Par ailleurs, nous voulons interdire aux professionnels de santé d'établir des certificats de virginité en rendant cette pratique passible de poursuites pénales. En dépit de l'opposition d'une petite minorité de gynécologues à cette mesure, il nous semble important de protéger les jeunes filles qui sont particulièrement vulnérables aux pressions séparatistes. L'Assemblée nationale a souhaité introduire une incrimination spécifique des personnes qui contraignent une femme à solliciter ce certificat de virginité, en l'assortissant d'un quantum de peine cohérent. Nous aurons l'occasion de débattre de ces mesures.

Nous allons également renforcer la lutte contre les mariages forcés, en rendant obligatoire la saisine du procureur de la République par l'officier d'état civil en cas de doute sérieux persistant sur le consentement de l'un des deux époux. Les élus locaux que nous avons rencontrés, notamment l'Association des maires de France, regrettent que la loi ne leur donne pas les moyens d'agir en la matière.

Toutes ces dispositions devront s'accompagner de politiques publiques fortes, car la loi ne se suffit pas à elle-même. Nous avons déjà commencé à travailler sur des politiques interministérielles, y compris de soutien vis-à-vis des élus locaux.
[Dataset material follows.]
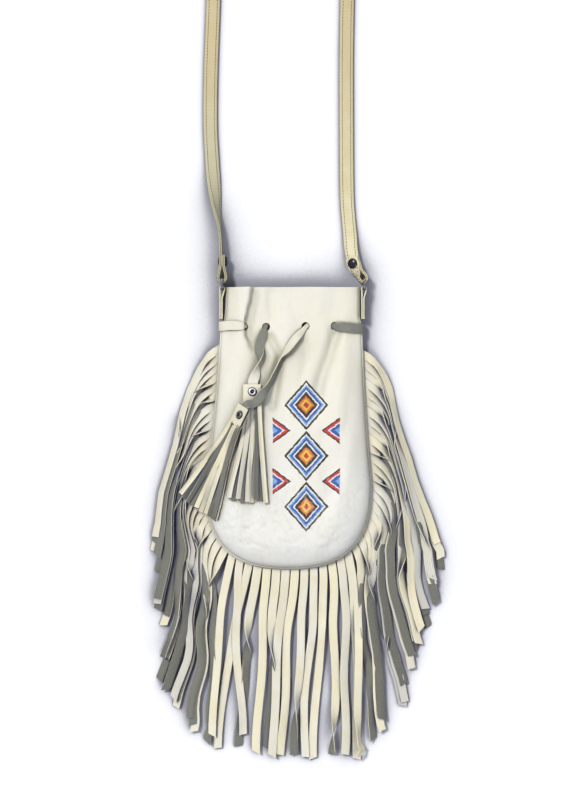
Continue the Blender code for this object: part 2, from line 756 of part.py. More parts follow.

Enfin, le ministre de l'intérieur et moi-même avons déposé deux amendements. Le premier vise à instaurer une formation à la laïcité pour tous les agents publics, et le second à créer un maillage territorial de référents laïcité dans toutes les administrations publiques. L'Assemblée nationale a accueilli favorablement ces propositions. J'espère que le Sénat fera de même.

La laïcité est le ciment de notre République, c'est pourquoi elle doit être au coeur du service public. Je sais que le Sénat y est particulièrement attentif, et qu'il a d'ores et déjà engagé un travail important autour de ce texte. Je ne doute pas que nos débats permettront de l'améliorer encore. C'est un projet de loi équilibré, qui vise à apporter des réponses concrètes aux acteurs de terrain, singulièrement aux élus locaux.